What you will do =>
Select from the records below every line that has the word "this" in it.

Records to process =>
[BEGIN]

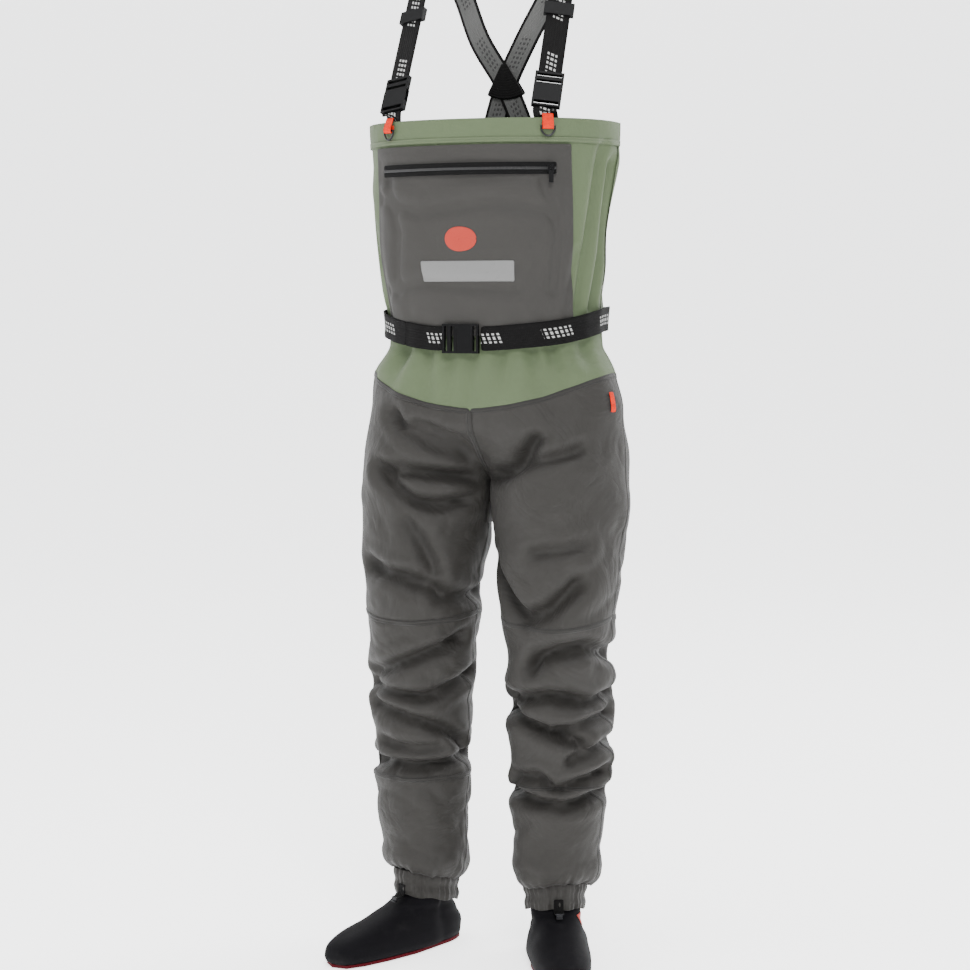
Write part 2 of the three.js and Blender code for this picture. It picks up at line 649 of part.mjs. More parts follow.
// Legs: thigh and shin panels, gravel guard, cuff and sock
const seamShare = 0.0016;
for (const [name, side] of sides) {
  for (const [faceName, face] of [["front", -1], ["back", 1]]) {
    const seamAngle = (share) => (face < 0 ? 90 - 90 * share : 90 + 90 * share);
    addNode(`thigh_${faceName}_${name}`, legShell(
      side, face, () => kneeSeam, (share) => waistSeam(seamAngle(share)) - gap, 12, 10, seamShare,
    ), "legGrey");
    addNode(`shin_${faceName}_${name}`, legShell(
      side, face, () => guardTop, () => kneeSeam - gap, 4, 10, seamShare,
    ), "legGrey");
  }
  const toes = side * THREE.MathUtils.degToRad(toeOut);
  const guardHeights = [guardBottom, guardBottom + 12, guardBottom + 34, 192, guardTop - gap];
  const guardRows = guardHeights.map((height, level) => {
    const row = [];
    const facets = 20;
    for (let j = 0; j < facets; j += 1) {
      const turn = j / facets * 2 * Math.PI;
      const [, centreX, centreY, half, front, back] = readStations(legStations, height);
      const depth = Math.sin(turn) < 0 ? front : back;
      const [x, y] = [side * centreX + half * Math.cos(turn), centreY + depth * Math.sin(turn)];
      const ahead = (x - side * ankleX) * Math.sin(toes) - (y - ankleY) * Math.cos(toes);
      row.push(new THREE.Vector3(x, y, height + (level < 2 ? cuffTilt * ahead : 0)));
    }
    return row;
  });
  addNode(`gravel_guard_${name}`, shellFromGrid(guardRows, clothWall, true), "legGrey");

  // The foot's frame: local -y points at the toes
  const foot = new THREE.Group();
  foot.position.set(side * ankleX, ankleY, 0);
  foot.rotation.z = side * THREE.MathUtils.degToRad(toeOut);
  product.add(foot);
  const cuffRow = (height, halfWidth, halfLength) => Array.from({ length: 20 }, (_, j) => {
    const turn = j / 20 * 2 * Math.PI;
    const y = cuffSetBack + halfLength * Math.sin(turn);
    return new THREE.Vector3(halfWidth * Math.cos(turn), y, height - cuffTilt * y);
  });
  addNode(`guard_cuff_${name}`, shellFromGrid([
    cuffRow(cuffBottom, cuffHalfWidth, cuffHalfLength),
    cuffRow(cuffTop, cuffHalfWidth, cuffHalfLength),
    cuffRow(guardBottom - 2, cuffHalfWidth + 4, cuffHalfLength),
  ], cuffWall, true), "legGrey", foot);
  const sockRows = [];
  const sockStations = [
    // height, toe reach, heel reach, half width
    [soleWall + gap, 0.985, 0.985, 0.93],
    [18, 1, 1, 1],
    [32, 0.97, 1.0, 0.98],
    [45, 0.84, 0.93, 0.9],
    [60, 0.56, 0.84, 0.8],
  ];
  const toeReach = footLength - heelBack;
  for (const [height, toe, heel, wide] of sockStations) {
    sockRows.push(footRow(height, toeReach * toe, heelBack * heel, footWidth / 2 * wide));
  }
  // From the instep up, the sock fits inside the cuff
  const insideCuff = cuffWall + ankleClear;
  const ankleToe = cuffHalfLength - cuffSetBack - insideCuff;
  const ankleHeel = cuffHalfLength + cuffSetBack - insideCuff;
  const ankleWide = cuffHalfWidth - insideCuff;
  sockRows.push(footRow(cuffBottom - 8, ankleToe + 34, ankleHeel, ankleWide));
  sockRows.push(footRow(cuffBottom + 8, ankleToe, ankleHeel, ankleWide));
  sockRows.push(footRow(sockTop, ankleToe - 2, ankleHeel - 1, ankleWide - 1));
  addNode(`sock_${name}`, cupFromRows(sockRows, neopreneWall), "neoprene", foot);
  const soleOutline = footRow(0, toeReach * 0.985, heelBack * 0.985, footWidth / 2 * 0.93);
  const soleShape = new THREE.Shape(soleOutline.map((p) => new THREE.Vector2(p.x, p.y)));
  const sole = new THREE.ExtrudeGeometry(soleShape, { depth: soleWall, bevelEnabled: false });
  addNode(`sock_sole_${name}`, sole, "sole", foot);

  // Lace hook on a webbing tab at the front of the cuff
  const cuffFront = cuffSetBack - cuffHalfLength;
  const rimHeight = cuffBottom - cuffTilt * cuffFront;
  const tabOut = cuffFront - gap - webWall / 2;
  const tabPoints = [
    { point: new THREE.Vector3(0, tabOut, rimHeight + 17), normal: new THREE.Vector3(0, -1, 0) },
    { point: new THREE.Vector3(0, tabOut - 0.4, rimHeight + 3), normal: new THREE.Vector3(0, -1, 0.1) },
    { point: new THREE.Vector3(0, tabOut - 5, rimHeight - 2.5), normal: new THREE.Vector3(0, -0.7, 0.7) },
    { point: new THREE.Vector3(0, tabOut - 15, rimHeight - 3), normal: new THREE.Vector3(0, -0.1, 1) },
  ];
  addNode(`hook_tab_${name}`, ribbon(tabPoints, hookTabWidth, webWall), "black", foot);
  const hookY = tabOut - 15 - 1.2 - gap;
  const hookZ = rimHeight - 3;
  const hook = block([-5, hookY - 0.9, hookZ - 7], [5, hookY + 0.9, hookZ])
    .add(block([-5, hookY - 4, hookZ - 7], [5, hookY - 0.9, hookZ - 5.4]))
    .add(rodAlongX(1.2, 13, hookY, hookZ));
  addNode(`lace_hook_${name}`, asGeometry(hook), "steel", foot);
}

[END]
[BEGIN]

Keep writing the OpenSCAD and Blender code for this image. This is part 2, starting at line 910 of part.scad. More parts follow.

[END]

Exercise answer =>
Write part 2 of the three.js and Blender code for this picture. It picks up at line 649 of part.mjs. More parts follow.
Keep writing the OpenSCAD and Blender code for this image. This is part 2, starting at line 910 of part.scad. More parts follow.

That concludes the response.